Like the front rooms, the kitchen is subtle with crisp white joinery, integrated dual-drawer dishwasher and fridge, and mirrored splashback. A standout is the large island bench, crafted from Carrara marble that Sean and Justin sourced from a stonemason in Victoria. “We wanted something that had a bit of a ‘wow’ factor,” Sean says.

The marble is used again in the bathrooms, in the full-length desk in the study and again in the living space as a long, low-level shelf.

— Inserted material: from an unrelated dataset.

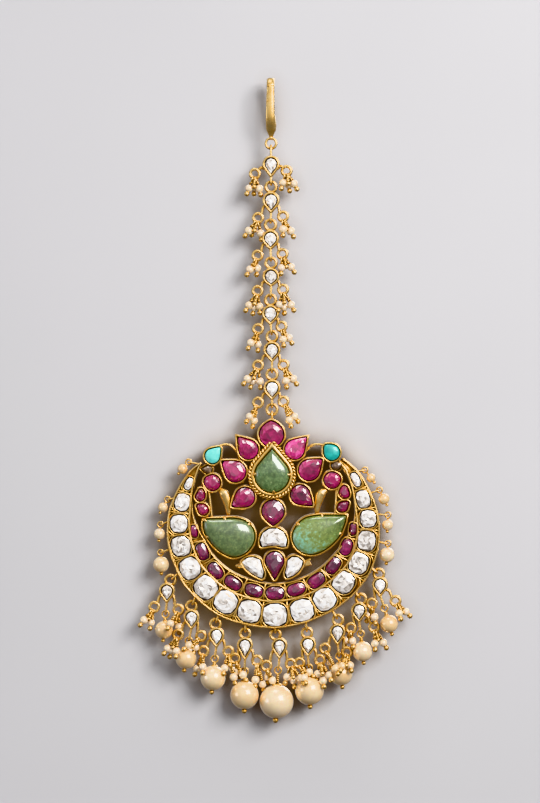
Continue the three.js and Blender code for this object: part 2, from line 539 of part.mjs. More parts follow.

The kitchen is fitted with crisp, white joinery and an island bench topped with Carrara marble sourced from a stonemason in Victoria. Image:  Shania Shegedyn

Adjoining the pantry is another reference to what came before: a glass backlit cabinet that Paul designed for the extensive crystal collection that once belonged to Beryl’s mother and grandmother. Above this, a full-length line of linear grilles forms part of the airconditioning system, which not only keeps the ceiling clean but also cleverly articulates the length of the room.

With the only hiccups being a lengthy town planning process – one of the battles was retaining the white facade – and the unfortunate discovery of termites through much of the framework, the refreshed little white cottage befits its status as a permanent resident on one of Williamstown’s five best streets.

“Now, the house sits very happily in the street, and most people aren’t actually aware of what’s behind the facade,” Paul says. The light-filled rear living space is Beryl’s favourite part of the house. “I love it. Here in the back part it’s so nice and bright,” she says.

Beryl’s sons fired up the barbecue for the first time recently, and the family is rapt that their forebears’ house has been brought into the twenty-first century for future generations to enjoy.